╭──

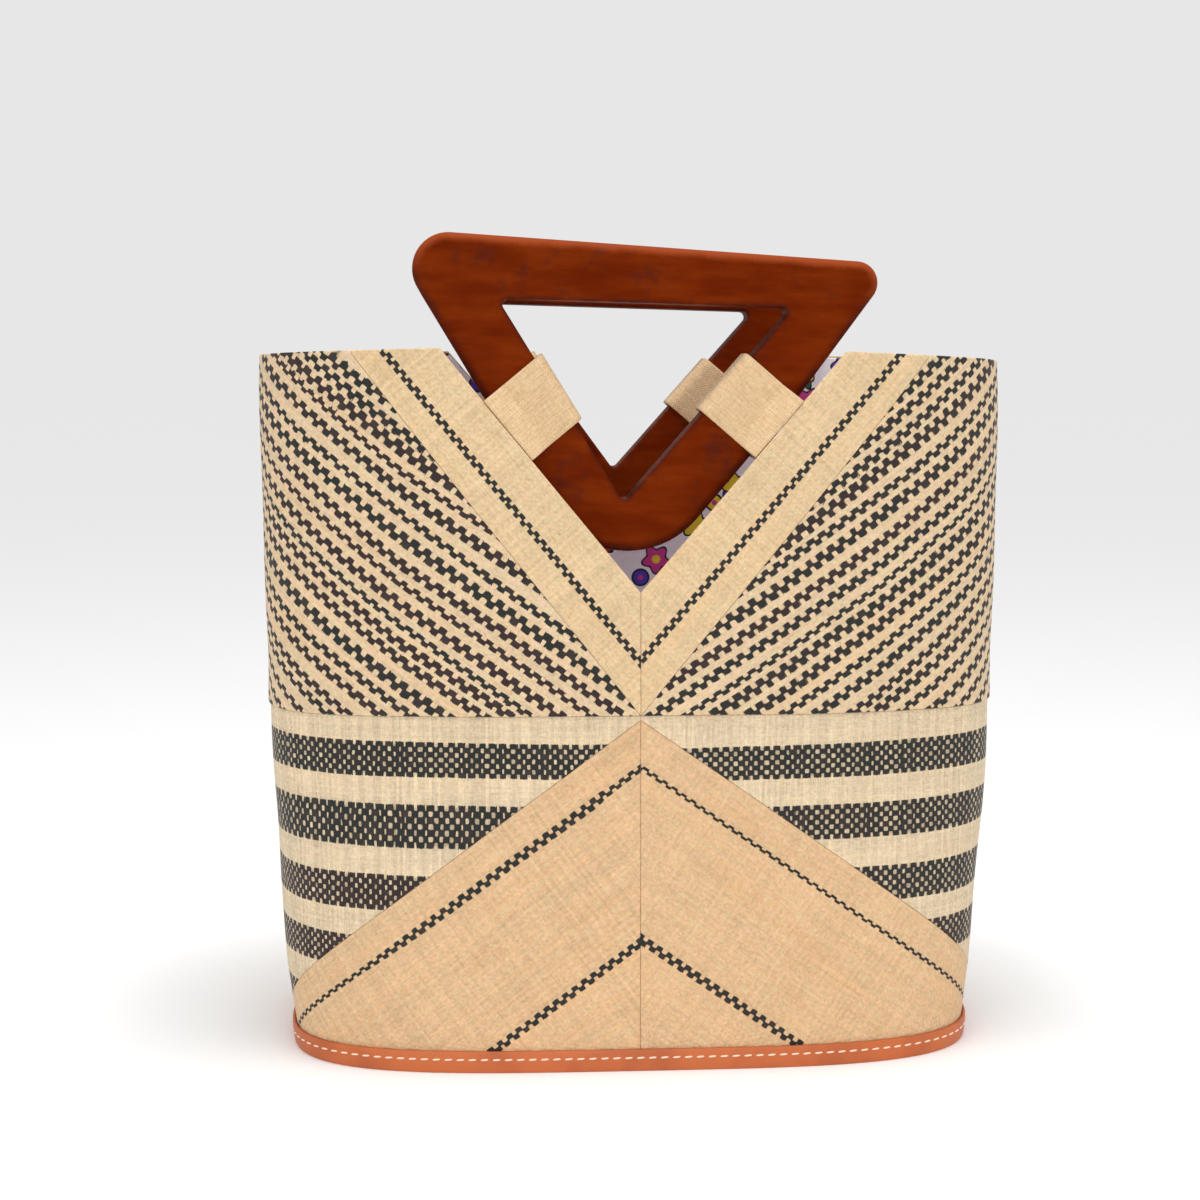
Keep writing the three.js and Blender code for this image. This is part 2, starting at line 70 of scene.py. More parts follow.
# Seams, as heights and as distances round the wall from the middle of a face
seams = {
    "cross": 151.8,
    "stripHeight": 9.2,
    "notchTip": {"front": 203.2, "back": 212},
    "notchHalf": {"front": 84.7, "back": 79.5},
    "notchLean": 2,
    "bandWidth": 38.3,
    "chevronApex": 149.8,
    "chevronReach": {-1: 191, 1: 201},
    "foot": 3.3,
}
planGrid = {"top": 312, "rowStep": 2, "turns": 721, "shares": 400}


# The parabola through a value at the foot, one at half height and one at the rim,
# p (1 - u)(1 - 2u) + q 4u(1 - u) + r u(2u - 1) with u = z / rim height
def throughThree(values, z):
    u = z / body["rimHeight"]
    low, middle, high = values
    return low * (1 - u) * (1 - 2 * u) + middle * 4 * u * (1 - u) + high * u * (2 * u - 1)


# The quarter plan |x / a|^n + |y / b|^n = 1 for rows of heights, spaced evenly along its length
def planTable():
    heights = np.arange(0, planGrid["top"], float(planGrid["rowStep"]))
    turn = np.linspace(0, math.pi / 2, planGrid["turns"])
    shares = np.linspace(0, 1, planGrid["shares"] + 1)
    power = body["squareness"]
    a = throughThree(body["widths"], heights)[:, None] / 2
    b = throughThree(body["depths"], heights)[:, None] / 2
    radius = ((np.sin(turn) / a) ** power + (np.cos(turn) / b) ** power) ** (-1 / power)
    x = radius * np.sin(turn)
    y = radius * np.cos(turn)
    steps = np.hypot(np.diff(x, axis=1), np.diff(y, axis=1))
    along = np.concatenate([np.zeros((len(heights), 1)), np.cumsum(steps, axis=1)], axis=1)
    lengths = along[:, -1]
    xs = [np.interp(shares * total, row, line) for total, row, line in zip(lengths, along, x)]
    ys = [np.interp(shares * total, row, line) for total, row, line in zip(lengths, along, y)]
    return {"x": np.array(xs), "y": np.array(ys), "lengths": lengths, "heights": heights}


plan = planTable()
seamDistance = float(np.interp(seams["cross"], plan["heights"], plan["lengths"]))


# Soft waves of the cloth, a sum of three sines that fades out at the foot and the side seams and
# falls to 0.45 beside the notch, and a lean of the sides that grows with the square of the distance
def ripple(face, around, z):
    shift = 0.0 if face == "front" else 2.1
    waves = np.sin(around / 17 + z / 41 + shift) + np.sin(around / 31 - z / 23 + 1 + shift)
    waves = waves + 0.6 * np.sin(around / 11 + z / 13 + 2 + shift)
    free = np.maximum(np.clip((np.abs(around) - 95) / 45, 0, 1), np.clip((190 - z) / 50, 0, 1))
    fade = np.clip((z - 10) / 60, 0, 1) * np.clip((seamDistance - np.abs(around)) / 30, 0, 1)
    sideways = np.clip((np.abs(around) - 110) / 90, 0, 1) ** 2
    lean = np.interp(z, body["leanHeights"], body["lean"]) * sideways
    return body["rippleHeight"] / 2 * (0.45 + 0.55 * free) * waves * fade + lean


# Points of the wall at signed distances round a face, at heights, standing off by out
def wallPoint(face, around, z, out):
    around, z, out = np.broadcast_arrays(around, z, out)
    share = np.clip(np.abs(around) / seamDistance, 0, 1) * planGrid["shares"]
    row = np.clip(z / planGrid["rowStep"], 0, len(plan["heights"]) - 1.001)
    i = row.astype(int)
    j = np.clip(share.astype(int), 0, planGrid["shares"] - 1)
    p = row - i
    q = share - j
    blend = {}
    for key in ("x", "y"):
        table = plan[key]
        low = table[i, j] * (1 - q) + table[i, j + 1] * q
        high = table[i + 1, j] * (1 - q) + table[i + 1, j + 1] * q
        blend[key] = low * (1 - p) + high * p
    a = throughThree(body["widths"], z) / 2
    b = throughThree(body["depths"], z) / 2
    slopeX = (blend["x"] / a) ** (body["squareness"] - 1) / a
    slopeY = (np.maximum(blend["y"], 0) / b) ** (body["squareness"] - 1) / b
    steep = np.hypot(slopeX, slopeY)
    stand = out + ripple(face, around, z)
    x = np.sign(around) * (blend["x"] + stand * slopeX / steep)
    y = -(blend["y"] + stand * slopeY / steep)
    turn = 1 if face == "front" else -1
    return np.stack([turn * x, turn * y, z], axis=-1)


# Heights of the seams at signed distances round a face
def rimAt(face, around):
    half = seams["notchHalf"][face]
    share = np.clip((np.abs(around) - half) / (seamDistance - half), 0, 1)
    onLeft = (np.asarray(around) < 0) == (face == "front")
    drop = np.where(onLeft, body["rimSideDrop"]["left"], body["rimSideDrop"]["right"])
    sag = np.where(onLeft, body["rimSag"]["left"], body["rimSag"]["right"])
    return body["rimHeight"] - sag - drop * share


def notchCorner(face, side):
    return seams["notchHalf"][face] + side * seams["notchLean"]


def cornerAt(face, around):
    return np.where(np.asarray(around) < 0, notchCorner(face, -1), notchCorner(face, 1))


def notchEdgeAt(face, around):
    tip = seams["notchTip"][face]
    corner = cornerAt(face, around)
    return tip + (body["rimHeight"] - tip) * np.abs(around) / corner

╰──

Only the lines from the first line of the material above through the line that contains "return low *" should be quoted, each one exactly.

:: TASK ANSWER ::
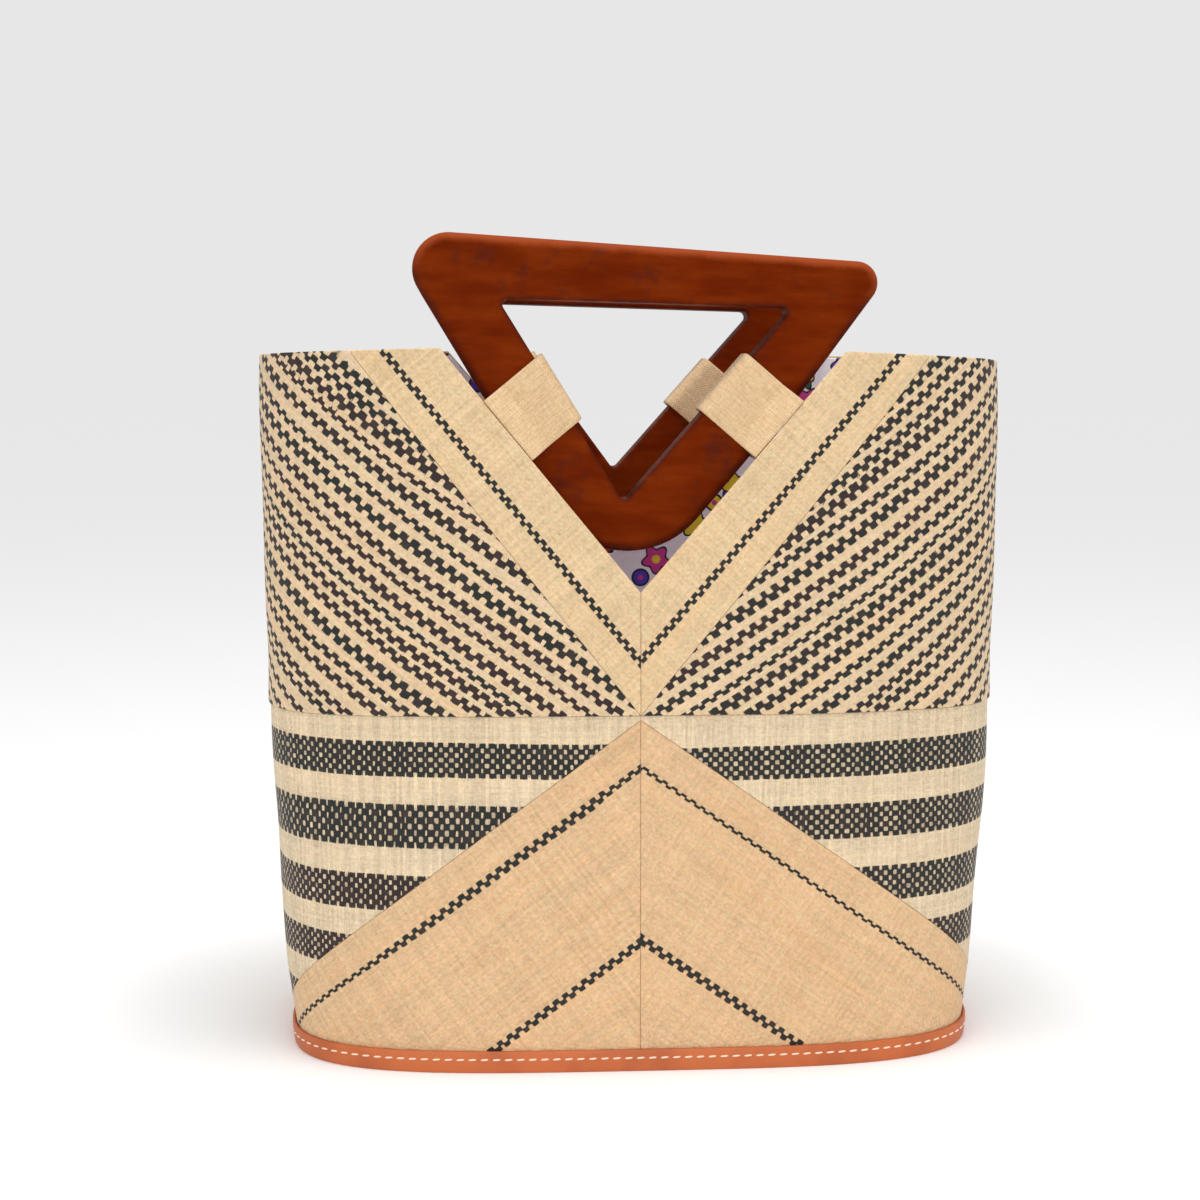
Keep writing the three.js and Blender code for this image. This is part 2, starting at line 70 of scene.py. More parts follow.
# Seams, as heights and as distances round the wall from the middle of a face
seams = {
    "cross": 151.8,
    "stripHeight": 9.2,
    "notchTip": {"front": 203.2, "back": 212},
    "notchHalf": {"front": 84.7, "back": 79.5},
    "notchLean": 2,
    "bandWidth": 38.3,
    "chevronApex": 149.8,
    "chevronReach": {-1: 191, 1: 201},
    "foot": 3.3,
}
planGrid = {"top": 312, "rowStep": 2, "turns": 721, "shares": 400}


# The parabola through a value at the foot, one at half height and one at the rim,
# p (1 - u)(1 - 2u) + q 4u(1 - u) + r u(2u - 1) with u = z / rim height
def throughThree(values, z):
    u = z / body["rimHeight"]
    low, middle, high = values
    return low * (1 - u) * (1 - 2 * u) + middle * 4 * u * (1 - u) + high * u * (2 * u - 1)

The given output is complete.